There is a funny kind of mourning that comes with changing your name. In some ways, it feels like slicing off a pinky finger. True, it’s superfluous. After all, it is just a name, but yet it is subtly sentimental. Who am I if I am not Emily Dressel? My very identity.

It was the name my parents spoke aloud after kissing me on the forehead and some random nurse typed up on a birth certificate. It was the name bathed in incense during my baptism and the one that awaited me in my first grade cubbyhole on masking tape so I knew where to hang my Punky Brewster lunch box. The name appeared on T-ball trophies, in Wednesday Journal articles, and was carved into high school academic plaques. Emily Dressel was what was written on the front of the oversized Stanford University envelope next to a 72-font YES! that plopped through the mail slot one Tuesday in April. This is the name I have signed for decades on homework assignments, permission slips, petitions, and on the back of my first Visa card. The sound of it makes me turn my head, look up, and feel recognized. In fact, I get a bit jealous and competitive when I fumble across another Emily Dressel on google or Facebook. I mean who exactly do they think they are living with MY name all this time? And with that haircut?

This whole pursuit of legal reinvention is my choice and my choice alone though. Many of my female friends have kept their maiden names for various personal or professional reasons and Brad would have been happy with whatever I decided. This is something I wanted to do. A cutting of one cord and a Tarzan vine-leap onto another as Brad and I set off as a family, awaiting whoever or whatever may join our little duo along the way.

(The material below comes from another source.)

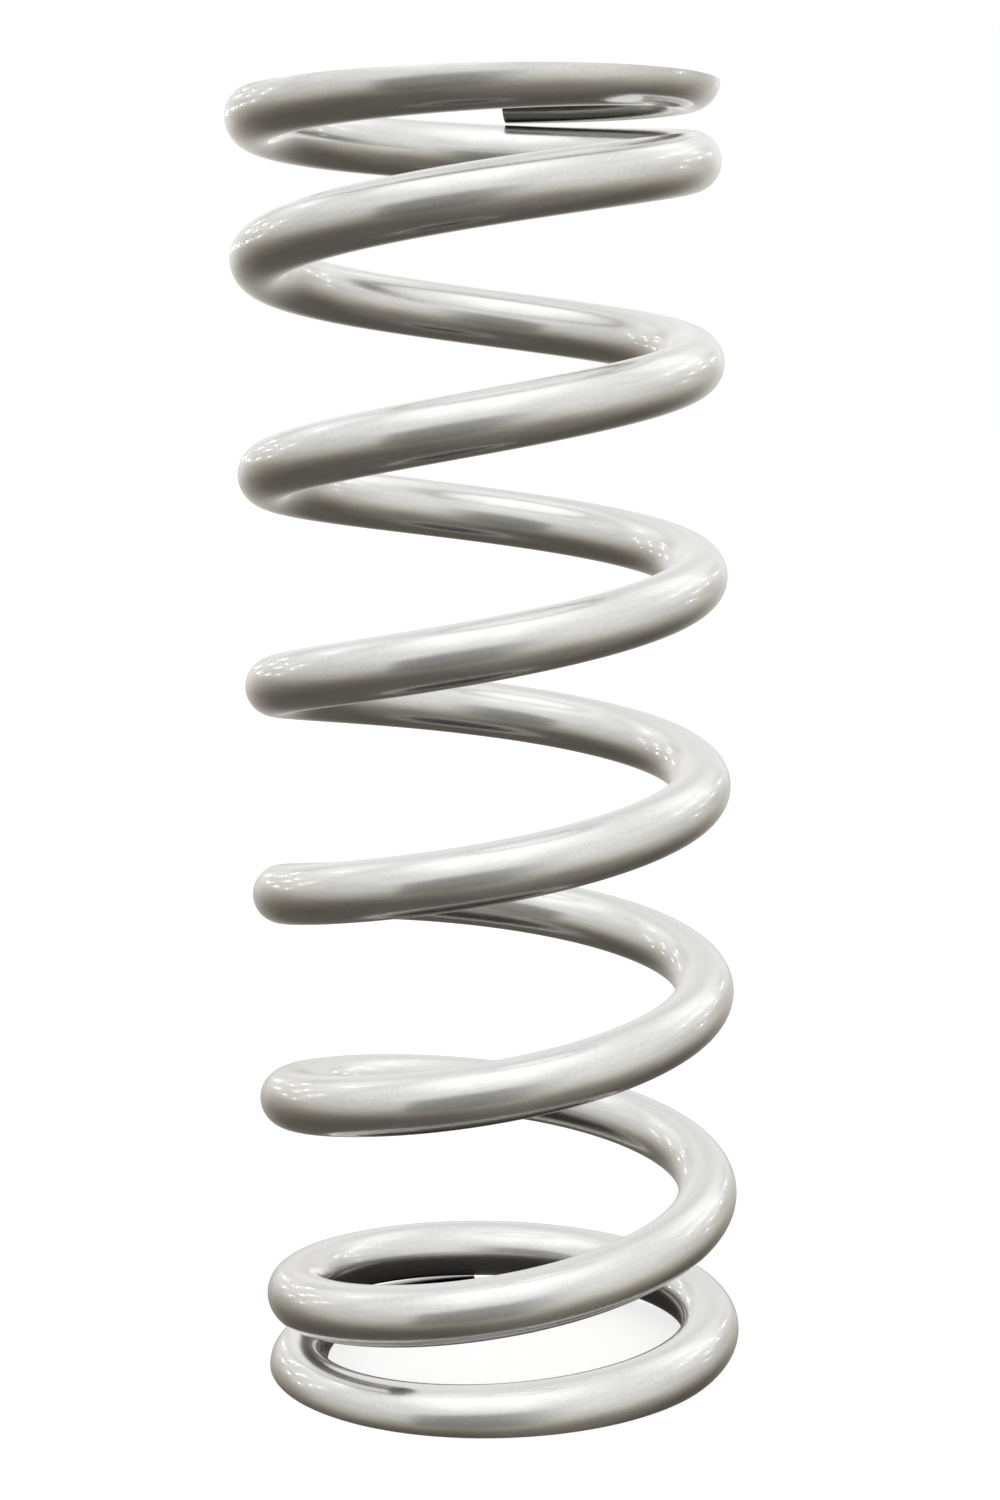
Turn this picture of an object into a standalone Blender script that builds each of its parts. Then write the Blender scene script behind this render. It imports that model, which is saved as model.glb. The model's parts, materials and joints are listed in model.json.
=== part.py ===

And so I am practicing my cursive H’s. It is one of the few capital letters that require an exhaustive pen lift. Several pen lifts, in fact. I can’t seem to get it to look just right. Hampson. It is harmless. Alphabetically acceptable. In the middle of the pack – not too cocky, but not too timid either. And thus far, only one person actually thought I was marrying one of the Hanson brothers with mushroom hair. It is a benign, next-door-neighborly, quaint, all-American kind of name. It will fit easily on the backs of my kids’ Little League jerseys or on the cover of my great American novel. No one will get hurt. It could be so much more controversial. My sister-in-law, for example, willingly adopted the new last name of “Gross”. (No offense, Mike, but that is true love right there.) But, still, it is going to take some getting used to. I don’t know Emily Hampson yet. I’m sure that will evolve after many cross outs, corrections, and voids in my checkbook. I trust she will eventually become broken in and comfortable and start to feel like sweatpants.

Fortunately, I have wracked my brain during quiet moments and commercial breaks and can’t come up with any disgusting gastrointestinal ailments that can be derived from E.H. The worst I can formulate is Excessive Halitosis. But, give me time. We’ve only just met.